If they are boer cross..no. only kids from registered dairy with registered dairy can be registered


----------



## bisonviewfarm (Apr 2, 2015)

happybleats said:


> If they are boer cross..no. only kids from registered dairy with registered dairy can be registered


Oh no with ABGA I know the ADGA rules. I just cant find anything on the ABGA site about it


----------



## Moers kiko boars (Apr 23, 2018)

With ABGA..IF dad is 100% boer, you can put Mom as Lamacha. They will register them at 50%. Since thats what they are.


----------



## bisonviewfarm (Apr 2, 2015)

Moers kiko boars said:


> With ABGA..IF dad is 100% boer, you can put Mom as Lamacha. They will register them at 50%. Since thats what they are.


Awesome thank you! I couldnt seem to find any info on it.


----------



## toth boer goats (Jul 20, 2008)

Moers kiko boars said:


> With ABGA..IF dad is 100% boer, you can put Mom as Lamacha.

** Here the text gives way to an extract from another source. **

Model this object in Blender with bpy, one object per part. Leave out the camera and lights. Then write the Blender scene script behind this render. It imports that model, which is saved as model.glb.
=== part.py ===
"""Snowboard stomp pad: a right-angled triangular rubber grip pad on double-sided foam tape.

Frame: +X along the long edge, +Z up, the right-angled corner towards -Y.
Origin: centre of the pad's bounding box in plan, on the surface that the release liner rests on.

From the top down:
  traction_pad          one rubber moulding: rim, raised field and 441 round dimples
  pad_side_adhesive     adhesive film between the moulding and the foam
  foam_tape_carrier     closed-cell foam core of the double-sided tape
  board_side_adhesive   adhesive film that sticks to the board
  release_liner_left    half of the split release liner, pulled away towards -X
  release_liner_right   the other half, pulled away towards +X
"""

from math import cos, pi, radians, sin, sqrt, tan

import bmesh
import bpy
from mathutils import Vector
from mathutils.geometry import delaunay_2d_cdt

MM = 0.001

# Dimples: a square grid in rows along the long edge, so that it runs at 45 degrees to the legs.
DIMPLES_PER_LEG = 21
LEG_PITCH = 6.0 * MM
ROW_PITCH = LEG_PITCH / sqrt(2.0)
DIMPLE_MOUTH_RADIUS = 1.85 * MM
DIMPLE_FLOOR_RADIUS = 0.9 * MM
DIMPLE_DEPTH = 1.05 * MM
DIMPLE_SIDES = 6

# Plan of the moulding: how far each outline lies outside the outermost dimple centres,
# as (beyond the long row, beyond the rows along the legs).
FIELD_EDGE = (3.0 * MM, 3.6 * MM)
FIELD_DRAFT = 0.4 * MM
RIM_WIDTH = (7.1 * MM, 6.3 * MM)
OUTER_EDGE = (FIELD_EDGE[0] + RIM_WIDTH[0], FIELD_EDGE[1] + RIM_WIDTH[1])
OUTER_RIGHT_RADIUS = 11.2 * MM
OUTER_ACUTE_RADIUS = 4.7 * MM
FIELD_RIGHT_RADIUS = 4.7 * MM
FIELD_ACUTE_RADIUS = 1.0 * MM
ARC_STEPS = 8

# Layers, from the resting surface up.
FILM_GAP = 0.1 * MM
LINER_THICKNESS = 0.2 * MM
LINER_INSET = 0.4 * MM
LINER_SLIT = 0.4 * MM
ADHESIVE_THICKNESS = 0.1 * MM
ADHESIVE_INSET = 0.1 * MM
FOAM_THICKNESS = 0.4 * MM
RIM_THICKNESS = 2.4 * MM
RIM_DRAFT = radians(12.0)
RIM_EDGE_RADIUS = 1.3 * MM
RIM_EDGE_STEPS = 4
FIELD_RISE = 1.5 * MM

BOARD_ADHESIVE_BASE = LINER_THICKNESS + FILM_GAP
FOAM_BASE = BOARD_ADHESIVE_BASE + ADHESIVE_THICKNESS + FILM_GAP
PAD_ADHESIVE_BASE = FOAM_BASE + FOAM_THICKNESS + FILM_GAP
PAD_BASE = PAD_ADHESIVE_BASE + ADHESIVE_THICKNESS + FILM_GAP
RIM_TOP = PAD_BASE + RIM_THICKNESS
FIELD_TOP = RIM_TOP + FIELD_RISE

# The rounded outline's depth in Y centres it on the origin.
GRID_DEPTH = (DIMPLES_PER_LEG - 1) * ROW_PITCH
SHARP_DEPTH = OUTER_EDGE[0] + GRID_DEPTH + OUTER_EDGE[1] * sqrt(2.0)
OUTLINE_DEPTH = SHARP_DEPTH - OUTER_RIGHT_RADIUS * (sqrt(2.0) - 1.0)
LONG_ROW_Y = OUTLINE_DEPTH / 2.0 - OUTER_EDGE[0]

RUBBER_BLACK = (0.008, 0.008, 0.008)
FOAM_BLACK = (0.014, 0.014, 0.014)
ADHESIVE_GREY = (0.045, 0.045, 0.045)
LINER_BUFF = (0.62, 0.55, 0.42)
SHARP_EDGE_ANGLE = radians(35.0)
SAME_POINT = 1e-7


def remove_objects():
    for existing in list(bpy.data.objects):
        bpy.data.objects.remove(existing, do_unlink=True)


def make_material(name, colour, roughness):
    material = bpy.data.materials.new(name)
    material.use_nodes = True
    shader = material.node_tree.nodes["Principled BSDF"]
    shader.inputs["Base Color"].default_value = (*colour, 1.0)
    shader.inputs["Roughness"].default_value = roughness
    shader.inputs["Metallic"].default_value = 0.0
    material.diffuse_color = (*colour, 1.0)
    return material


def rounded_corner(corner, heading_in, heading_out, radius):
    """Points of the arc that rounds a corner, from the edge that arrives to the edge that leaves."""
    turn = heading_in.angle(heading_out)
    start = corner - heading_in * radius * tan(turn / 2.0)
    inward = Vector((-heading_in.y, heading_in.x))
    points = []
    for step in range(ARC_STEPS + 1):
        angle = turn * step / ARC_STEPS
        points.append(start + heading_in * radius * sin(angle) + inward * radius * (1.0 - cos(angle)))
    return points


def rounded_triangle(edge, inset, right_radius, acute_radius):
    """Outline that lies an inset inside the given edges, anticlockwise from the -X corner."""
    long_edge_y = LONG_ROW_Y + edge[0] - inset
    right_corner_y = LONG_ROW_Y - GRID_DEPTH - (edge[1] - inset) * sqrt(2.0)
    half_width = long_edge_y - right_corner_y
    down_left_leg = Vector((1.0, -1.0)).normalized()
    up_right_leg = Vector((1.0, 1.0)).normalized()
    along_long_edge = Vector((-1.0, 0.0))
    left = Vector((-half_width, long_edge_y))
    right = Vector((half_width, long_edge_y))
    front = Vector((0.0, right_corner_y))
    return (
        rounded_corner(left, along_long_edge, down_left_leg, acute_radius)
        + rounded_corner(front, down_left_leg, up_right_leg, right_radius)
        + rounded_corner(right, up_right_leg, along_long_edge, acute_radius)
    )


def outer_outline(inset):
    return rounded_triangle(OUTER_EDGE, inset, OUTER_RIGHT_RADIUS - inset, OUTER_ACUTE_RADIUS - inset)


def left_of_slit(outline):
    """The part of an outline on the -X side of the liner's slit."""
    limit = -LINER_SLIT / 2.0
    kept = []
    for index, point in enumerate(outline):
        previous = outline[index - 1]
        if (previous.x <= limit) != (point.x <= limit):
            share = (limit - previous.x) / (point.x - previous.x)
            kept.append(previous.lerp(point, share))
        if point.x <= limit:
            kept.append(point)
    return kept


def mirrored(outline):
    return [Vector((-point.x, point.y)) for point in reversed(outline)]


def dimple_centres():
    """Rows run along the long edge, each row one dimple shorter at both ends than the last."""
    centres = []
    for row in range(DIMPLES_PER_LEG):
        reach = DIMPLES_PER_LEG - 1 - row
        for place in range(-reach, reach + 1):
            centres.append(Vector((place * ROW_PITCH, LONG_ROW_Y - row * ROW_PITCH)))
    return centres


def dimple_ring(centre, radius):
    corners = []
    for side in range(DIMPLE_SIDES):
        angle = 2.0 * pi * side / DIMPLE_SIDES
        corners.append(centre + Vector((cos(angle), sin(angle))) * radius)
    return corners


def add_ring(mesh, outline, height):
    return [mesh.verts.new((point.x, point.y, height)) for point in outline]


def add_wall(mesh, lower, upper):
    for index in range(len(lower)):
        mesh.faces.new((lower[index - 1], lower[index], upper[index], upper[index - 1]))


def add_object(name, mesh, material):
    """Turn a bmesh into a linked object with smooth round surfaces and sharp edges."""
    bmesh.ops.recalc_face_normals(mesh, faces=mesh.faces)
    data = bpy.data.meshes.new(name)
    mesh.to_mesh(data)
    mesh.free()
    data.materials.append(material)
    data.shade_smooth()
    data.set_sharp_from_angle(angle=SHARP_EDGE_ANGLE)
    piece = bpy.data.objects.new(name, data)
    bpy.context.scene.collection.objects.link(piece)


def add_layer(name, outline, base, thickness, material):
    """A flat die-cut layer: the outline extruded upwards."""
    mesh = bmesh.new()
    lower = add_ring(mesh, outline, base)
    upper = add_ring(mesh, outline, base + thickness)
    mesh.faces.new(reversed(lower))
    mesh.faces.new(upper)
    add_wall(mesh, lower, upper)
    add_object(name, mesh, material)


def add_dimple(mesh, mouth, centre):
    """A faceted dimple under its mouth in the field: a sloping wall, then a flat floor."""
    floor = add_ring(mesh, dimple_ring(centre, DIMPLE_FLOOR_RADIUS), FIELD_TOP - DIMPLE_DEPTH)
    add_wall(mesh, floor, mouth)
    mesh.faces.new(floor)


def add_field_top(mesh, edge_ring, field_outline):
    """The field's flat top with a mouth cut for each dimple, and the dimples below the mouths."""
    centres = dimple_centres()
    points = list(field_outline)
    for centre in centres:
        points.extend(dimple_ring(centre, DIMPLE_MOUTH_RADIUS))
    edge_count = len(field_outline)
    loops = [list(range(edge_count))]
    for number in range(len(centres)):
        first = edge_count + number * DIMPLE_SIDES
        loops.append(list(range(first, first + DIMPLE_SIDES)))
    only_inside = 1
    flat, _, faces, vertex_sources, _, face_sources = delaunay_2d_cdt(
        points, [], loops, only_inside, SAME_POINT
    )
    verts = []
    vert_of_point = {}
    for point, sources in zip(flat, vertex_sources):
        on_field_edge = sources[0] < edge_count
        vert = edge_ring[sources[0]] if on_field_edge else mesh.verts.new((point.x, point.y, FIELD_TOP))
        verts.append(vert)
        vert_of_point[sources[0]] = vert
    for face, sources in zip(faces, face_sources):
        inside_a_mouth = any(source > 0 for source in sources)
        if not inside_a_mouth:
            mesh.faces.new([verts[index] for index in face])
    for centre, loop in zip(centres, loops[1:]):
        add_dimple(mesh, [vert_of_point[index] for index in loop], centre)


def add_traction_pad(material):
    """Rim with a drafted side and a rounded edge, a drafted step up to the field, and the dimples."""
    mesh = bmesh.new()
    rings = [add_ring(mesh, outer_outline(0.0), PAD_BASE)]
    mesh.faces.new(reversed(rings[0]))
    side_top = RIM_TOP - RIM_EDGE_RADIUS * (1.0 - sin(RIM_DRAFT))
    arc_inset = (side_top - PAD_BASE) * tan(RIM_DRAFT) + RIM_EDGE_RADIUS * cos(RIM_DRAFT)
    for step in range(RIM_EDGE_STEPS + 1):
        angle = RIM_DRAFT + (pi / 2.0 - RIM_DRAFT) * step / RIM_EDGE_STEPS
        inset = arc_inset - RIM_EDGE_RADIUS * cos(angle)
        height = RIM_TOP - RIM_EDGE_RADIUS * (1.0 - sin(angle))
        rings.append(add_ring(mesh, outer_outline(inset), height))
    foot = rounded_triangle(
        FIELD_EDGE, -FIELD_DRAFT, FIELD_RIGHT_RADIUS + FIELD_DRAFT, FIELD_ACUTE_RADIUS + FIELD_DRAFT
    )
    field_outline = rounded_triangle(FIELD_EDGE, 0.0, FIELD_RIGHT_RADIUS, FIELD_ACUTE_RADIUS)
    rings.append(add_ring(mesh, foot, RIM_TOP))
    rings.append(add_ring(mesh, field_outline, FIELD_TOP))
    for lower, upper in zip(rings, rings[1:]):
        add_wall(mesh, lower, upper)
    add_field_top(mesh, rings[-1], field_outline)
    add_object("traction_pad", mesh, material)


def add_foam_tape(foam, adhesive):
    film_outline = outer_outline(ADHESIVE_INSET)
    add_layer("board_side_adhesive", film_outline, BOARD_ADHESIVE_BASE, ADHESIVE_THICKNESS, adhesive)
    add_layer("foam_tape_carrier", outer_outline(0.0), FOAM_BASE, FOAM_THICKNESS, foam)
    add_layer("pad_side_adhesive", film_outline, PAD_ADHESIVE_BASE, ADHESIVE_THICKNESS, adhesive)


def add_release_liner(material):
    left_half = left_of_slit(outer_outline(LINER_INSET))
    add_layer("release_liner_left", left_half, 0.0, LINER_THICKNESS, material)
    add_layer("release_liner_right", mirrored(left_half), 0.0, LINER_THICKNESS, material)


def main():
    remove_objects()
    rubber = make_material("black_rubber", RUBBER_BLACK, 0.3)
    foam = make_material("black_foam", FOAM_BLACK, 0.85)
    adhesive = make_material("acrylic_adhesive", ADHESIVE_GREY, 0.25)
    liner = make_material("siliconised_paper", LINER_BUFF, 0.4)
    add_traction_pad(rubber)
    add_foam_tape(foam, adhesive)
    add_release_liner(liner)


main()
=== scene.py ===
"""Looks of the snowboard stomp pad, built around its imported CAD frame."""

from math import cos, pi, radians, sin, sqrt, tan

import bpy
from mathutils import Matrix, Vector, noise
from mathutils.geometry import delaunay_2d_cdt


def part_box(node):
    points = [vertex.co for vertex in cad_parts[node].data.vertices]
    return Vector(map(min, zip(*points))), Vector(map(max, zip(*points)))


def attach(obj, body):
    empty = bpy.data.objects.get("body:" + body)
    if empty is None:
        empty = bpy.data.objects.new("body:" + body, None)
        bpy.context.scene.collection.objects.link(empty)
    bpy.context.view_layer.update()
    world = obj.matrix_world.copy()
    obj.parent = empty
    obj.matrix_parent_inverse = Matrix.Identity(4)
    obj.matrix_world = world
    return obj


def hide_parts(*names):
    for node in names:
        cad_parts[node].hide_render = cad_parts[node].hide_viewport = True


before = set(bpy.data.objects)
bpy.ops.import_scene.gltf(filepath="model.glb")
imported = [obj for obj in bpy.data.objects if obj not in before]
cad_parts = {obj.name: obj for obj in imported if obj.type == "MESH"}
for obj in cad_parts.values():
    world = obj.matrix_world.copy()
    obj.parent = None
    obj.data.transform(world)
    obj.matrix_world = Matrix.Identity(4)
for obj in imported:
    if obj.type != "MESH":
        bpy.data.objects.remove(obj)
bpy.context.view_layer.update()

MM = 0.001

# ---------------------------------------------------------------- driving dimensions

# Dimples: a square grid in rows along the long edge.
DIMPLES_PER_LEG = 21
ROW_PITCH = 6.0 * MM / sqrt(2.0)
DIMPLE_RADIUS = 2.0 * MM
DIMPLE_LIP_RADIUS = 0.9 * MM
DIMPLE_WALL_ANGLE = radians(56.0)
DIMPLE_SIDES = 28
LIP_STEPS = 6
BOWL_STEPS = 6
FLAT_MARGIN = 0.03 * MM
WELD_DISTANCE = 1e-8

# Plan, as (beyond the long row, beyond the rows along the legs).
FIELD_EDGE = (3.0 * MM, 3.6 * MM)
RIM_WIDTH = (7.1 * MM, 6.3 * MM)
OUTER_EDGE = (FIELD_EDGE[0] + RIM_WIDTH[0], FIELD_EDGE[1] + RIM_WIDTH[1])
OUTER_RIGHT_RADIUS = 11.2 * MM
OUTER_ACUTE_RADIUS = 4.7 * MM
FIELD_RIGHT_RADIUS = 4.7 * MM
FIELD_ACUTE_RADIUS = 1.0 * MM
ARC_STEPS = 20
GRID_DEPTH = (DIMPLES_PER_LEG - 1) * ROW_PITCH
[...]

They will register them at 50%. Since thats what they are.


 👍


----------



## Tanya (Mar 31, 2020)

They are beautiful


----------



## HoosierShadow (Apr 20, 2010)

Yes, you can register them as 50% Boer. I want to say a few years ago breed standards for Percentage does even changed, and you can even show them if they have elf ears! I'll have to ask my friend who I am pretty sure had elf ear % doe at our state fair ABGA show a few years ago.


----------